公開日 2011.03.01 深瀬勝範(社会保険労務士、人事コンサルタント)
執行役員制度(しっこうやくいんせいど)
会社の役員を、経営の意思決定および監督を行う取締役とその意思決定に基づき業務を執行する執行役員とに区分する組織運営の仕組み。
執行役員は、委員会設置会社における「執行役」と異なり、法律等に規定されている機関ではないため、会社によってその位置づけや取り扱いは様々である。業務執行を担当する「取締役」と位置づけている場合は、会社との間で委任契約を締結し、従業員としては取り扱わない。一方、使用人の最高位として位置づけている(取締役としての代表権や業務執行権を有しない)場合は、雇用契約を維持したままで、従業員としての取り扱いを受ける。
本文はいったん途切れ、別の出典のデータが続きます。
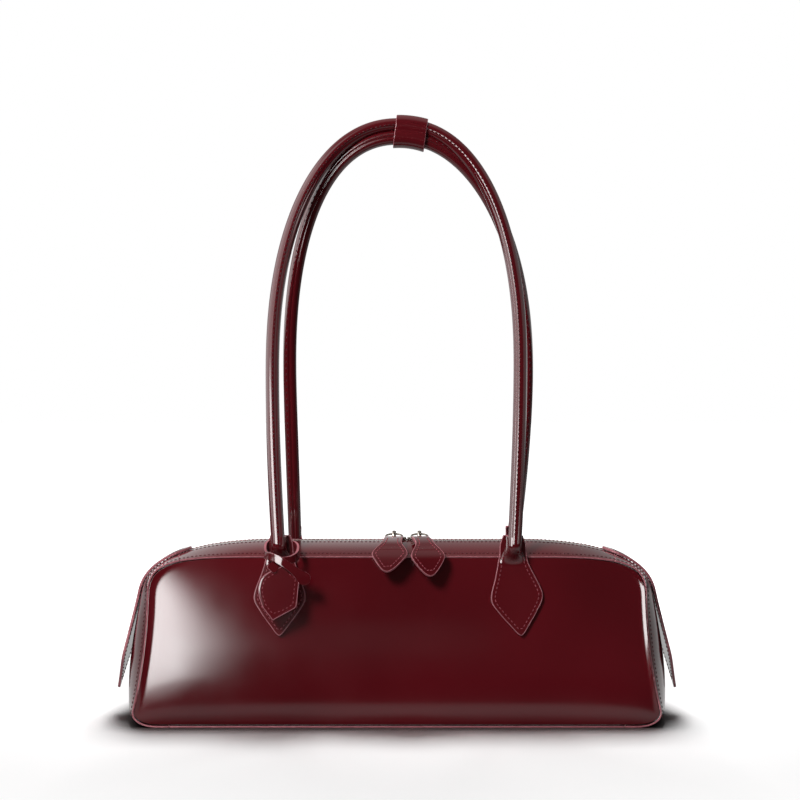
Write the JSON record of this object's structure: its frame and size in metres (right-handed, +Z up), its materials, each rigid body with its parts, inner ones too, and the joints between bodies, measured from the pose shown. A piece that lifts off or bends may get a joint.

もともとは、意思決定と業務遂行の機能を分離することによって経営の迅速化を図ることを目的とするものであるが、取締役の人数削減、及び従来の制度の中で最高位に達した上位役職者のモチベーション維持等をねらいとして導入されることもある。
日本においては、1997年にソニー株式会社が執行役員制度を導入したことから関心が高まり、その後、多くの会社に広がっていった。労務行政研究所が2008年に上場企業等を対象に実施した調査では、執行役員制度の導入率は53.5%となっている。